Specific Objectives of course:

Everything mathematicians do can be reduced to statements about sets, equality and membership which are basics of set theory. This course introduces these basic concepts. The course aims at familiarizing the students with cardinals, relations and fundamentals of propositional and predicate logics.

Course Outline:


Set theory:

Sets, subsets, operations with sets: union, intersection, difference, symmetric difference, Cartesian product and disjoint union. Functions: graph of a function.
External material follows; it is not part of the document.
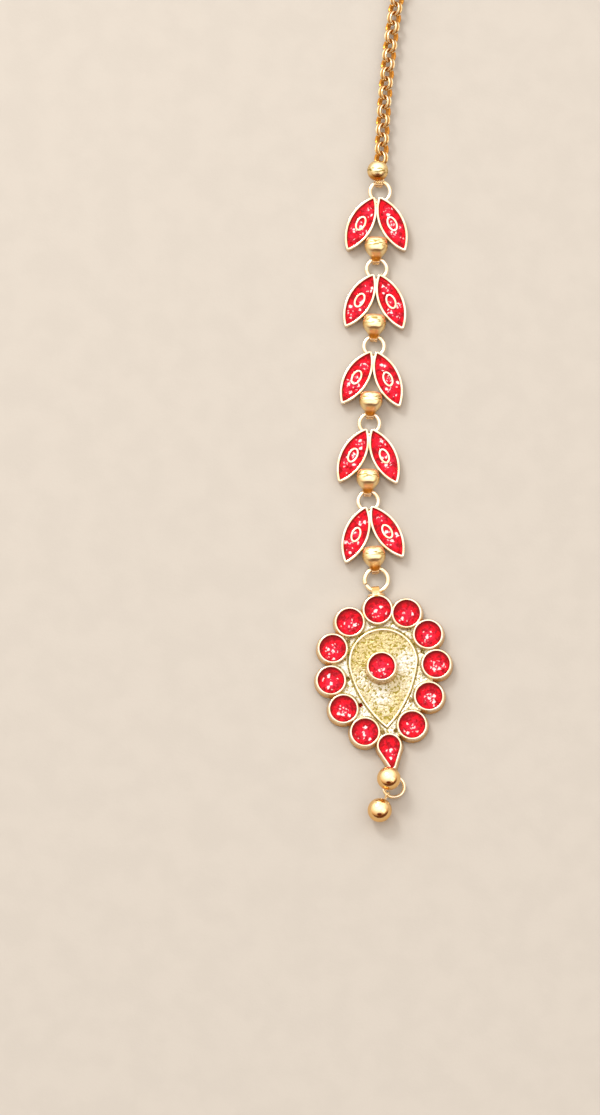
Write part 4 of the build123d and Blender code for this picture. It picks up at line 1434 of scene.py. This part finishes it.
class TIKKA_OT_stage(bpy.types.Operator):
    """A pale floor, soft lights and the camera."""

    bl_idname = "tikka.stage"
    bl_label = "Stage"

    def execute(self, context):
        scene, stage = context.scene, context.scene.tikka_stage
        self.lay_floor(stage)
        self.light_dome(scene)
        low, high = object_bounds()
        middle = (Vector(low) + Vector(high)) / 2
        for name, (away, side, share, colour) in LAMPS.items():
            lamp = self.hang(name, bpy.data.lights.new(name, "AREA"), middle, Vector(away))
            lamp.shape = "RECTANGLE"
            lamp.size = lamp.size_y = side
            lamp.energy = stage.key * share
            lamp.color = colour
        self.set_camera(scene, stage)
        scene.view_settings.view_transform = "Standard"
        return {"FINISHED"}

    def hang(self, name, data, aim, away, roll=0.0):
        """A lamp or camera that stands away from its aim, faces it and is turned by the roll
        about its own axis. Returns its data."""
        made = bpy.data.objects.new(name, data)
        made.location = aim + away
        turn = (-away).to_track_quat("-Z", "Y") @ Quaternion((0.0, 0.0, 1.0), roll)
        made.rotation_euler = turn.to_euler()
        bpy.context.scene.collection.objects.link(made)
        return data

    def lay_floor(self, stage):
        """A square of floor under everything, very slightly uneven."""
        mesh = bpy.data.meshes.new("Floor")
        signs = ((-1, -1), (1, -1), (1, 1), (-1, 1))
        corners = [(x * FLOOR_HALF, y * FLOOR_HALF, FLOOR_LEVEL) for x, y in signs]
        mesh.from_pydata(corners, [], [(0, 1, 2, 3)])
        floor = bpy.data.objects.new("Floor", mesh)
        bpy.context.scene.collection.objects.link(floor)
        finish = finish_of("Floor")
        mottle = finish.noise(6.0, 3.0).step(0.35, 0.65)
        mesh.materials.append(finish.set(
            Base_Color=finish.mix(mottle, stage.floor, toned(stage.floor, (0.97,) * 3)),
            Roughness=0.8,
            Normal=finish.bump(finish.noise(0.5, 3.0), 0.05, strength=0.3),
        ))
        floor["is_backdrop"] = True

    def light_dome(self, scene):
        """A soft warm dome, pale about an axis that leans away from the camera and darker
        and browner with the angle from it, with a dark oval card hung below the camera. The
        ramp runs from the axis's far end at 0 to its near end at 1."""
        dome = Finish(bpy.data.worlds.new("Dome"), "ShaderNodeBackground", "ShaderNodeOutputWorld")
        heading = dome.node("ShaderNodeTexCoord", output="Generated")

        def vector(operation, value, other, output=0):
            settings, inputs = {"operation": operation}, {0: value, 1: other}
            return dome.node("ShaderNodeVectorMath", settings, inputs, output)

        along = vector("DOT_PRODUCT", heading, Vector(DOME_AXIS).normalized(), "Value")
        share = dome.node("ShaderNodeMapRange", {}, {"Value": along, "From Min": -1.0})
        sky = dome.node("ShaderNodeValToRGB", {"stops": DOME_STOPS}, {"Fac": share})
        squeezed = vector("MULTIPLY", heading, CARD_SQUEEZE)
        away = vector("DISTANCE", squeezed, CARD_MIDDLE, "Value")
        shown = dome.mix(away.step(*CARD_EDGE), CARD_COLOUR, sky)
        scene.world = dome.set(Color=shown, Strength=DOME_STRENGTH)

    def set_camera(self, scene, stage):
        """A long lens that looks down from in front, aimed beside the part and turned a
        little about its own axis. The view is VIEW_HEIGHT high where it is aimed."""
        data = bpy.data.cameras.new("Camera")
        away = Vector((0.0, -np.cos(stage.elevation), np.sin(stage.elevation))) * stage.distance
        self.hang("Camera", data, Vector(CAMERA_AIM), away, np.radians(CAMERA_ROLL))
        data.sensor_width = SENSOR
        data.lens = SENSOR * stage.distance / VIEW_HEIGHT
        data.clip_end = 20.0
        scene.camera = bpy.data.objects["Camera"]


class TIKKA_PT_panel(bpy.types.Panel):
    """Buttons for the pieces, and their sizes and finishes."""

    bl_idname = "TIKKA_PT_panel"
    bl_label = "Maang tikka"
    bl_space_type = "VIEW_3D"
    bl_region_type = "UI"
    bl_category = "Tikka"

    def draw(self, context):
        for name in GROUPS:
            group, box = getattr(context.scene, name), self.layout.box()
            for setting in group.__annotations__:
                box.prop(group, setting)
        for operator in OPERATORS:
            self.layout.operator(operator.bl_idname)


OPERATORS = (
    TIKKA_OT_links,
    TIKKA_OT_leaf_enamel,
    TIKKA_OT_connector,
    TIKKA_OT_chain,
    TIKKA_OT_hook,
    TIKKA_OT_jump_ring,
    TIKKA_OT_pendant,
    TIKKA_OT_pendant_enamel,
    TIKKA_OT_drops,
    TIKKA_OT_stage,
)
GROUPS = {"tikka_finishes": TikkaFinishes, "tikka_shapes": TikkaShapes, "tikka_stage": TikkaStage}


def register():
    for name, group in GROUPS.items():
        bpy.utils.register_class(group)
        setattr(bpy.types.Scene, name, PointerProperty(type=group))
    for made in (*OPERATORS, TIKKA_PT_panel):
        bpy.utils.register_class(made)


def unregister():
    for made in (TIKKA_PT_panel, *reversed(OPERATORS)):
        bpy.utils.unregister_class(made)
    for name, group in GROUPS.items():
        delattr(bpy.types.Scene, name)
        bpy.utils.unregister_class(group)


def main():
    """Builds every piece in turn."""
    register()
    for operator in OPERATORS:
        group, name = operator.bl_idname.split(".")
        getattr(getattr(bpy.ops, group), name)()


if __name__ == "__main__":
    main()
Composition; injections, surjections, bijections, inverse function.

Computing cardinals:

Cardinality of Cartesian product, union. Cardinality of all functions from a set to another  set.  Cardinality  of  all  injective,  surjective  and  bijective functions from a set to another set.
Infinite sets, finite sets. Countable sets, properties, examples (Z, Q). R is not countable. R, RxR, RxRxR have the same cardinal. Operations with cardinal numbers. Cantor-Bernstein theorem.


Equivalence relations, partitions, quotient set; examples, parallelism, similarity of triangles. Order relations, min, max, inf, sup; linear order. Examples: N, Z, R, P(A). Well ordered sets and induction. Inductively ordered sets and Zorn’s lemma.

Mathematical logic:

Propositional Calculus. Truth tables. Predicate Calculus.